Lucy Nicholson / Courtesy Reuters A woman protests fracking in California, May 30, 2013.

Should We Frack?

Foreign Affairs' Brain Trust Weighs In

We at Foreign Affairs have recently published a number of articles about the shale revolution. Those articles sparked a heated debate, so we decided to ask a broader pool of experts to state whether they agree or disagree with the following statement and to rate their confidence level about that answer.
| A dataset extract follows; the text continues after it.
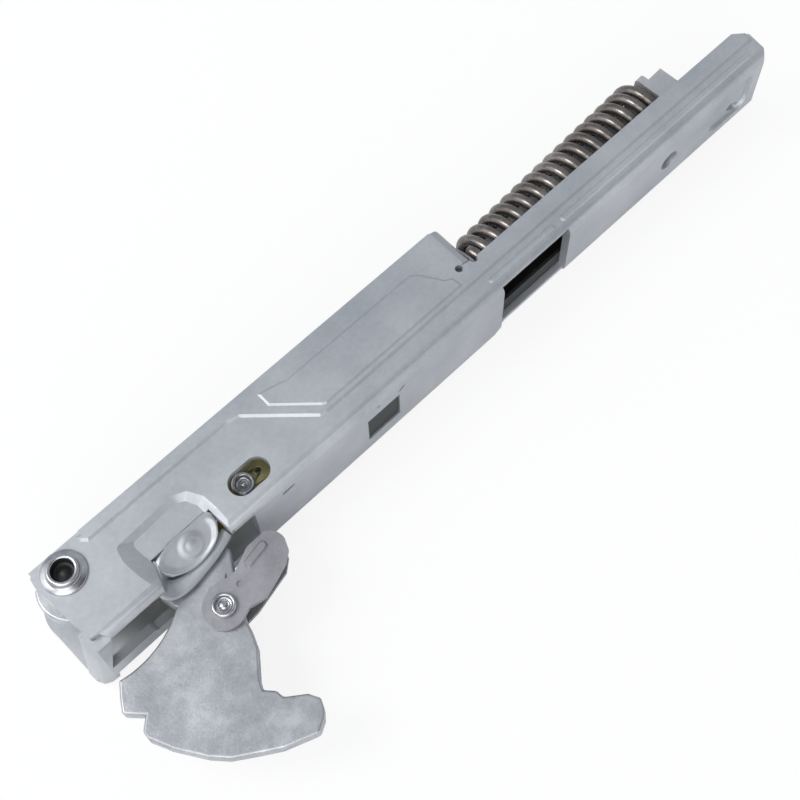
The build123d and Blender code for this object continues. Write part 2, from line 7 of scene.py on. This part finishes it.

For the United States, the benefits of the shale revolution far outweigh the costs.


Full Responses

CARTER F. BALES is Chairman & Managing Partner of NewWorld, which he co-founded in June 2009.
Strongly Disagree, Confidence Level 10
All hydrocarbon energy sources are bad for the United States and bad for the world in that they produce CO2 and other noxious byproducts that are rapidly driving the world toward a climate disaster with the death of nature, the destruction of our infrastructure, and massive avoidable costs of trying to adapt to a new climate reality. The cost of not addressing the drivers of climate disaster are estimated at 10–20 times the costs of aggressively confronting the problem. Aside from the regrettable, short-term bias in the human brain and human institutions, we have the problem of massive government subsidies flowing in favor of the hydrocarbon industry and a lack of adequate support for new, scale-dependent clean energy technologies. High and growing carbon emissions make the future of the world a bleak one, with great pain for those least able to pay to improve their lives. This is a tragic case of bad policy.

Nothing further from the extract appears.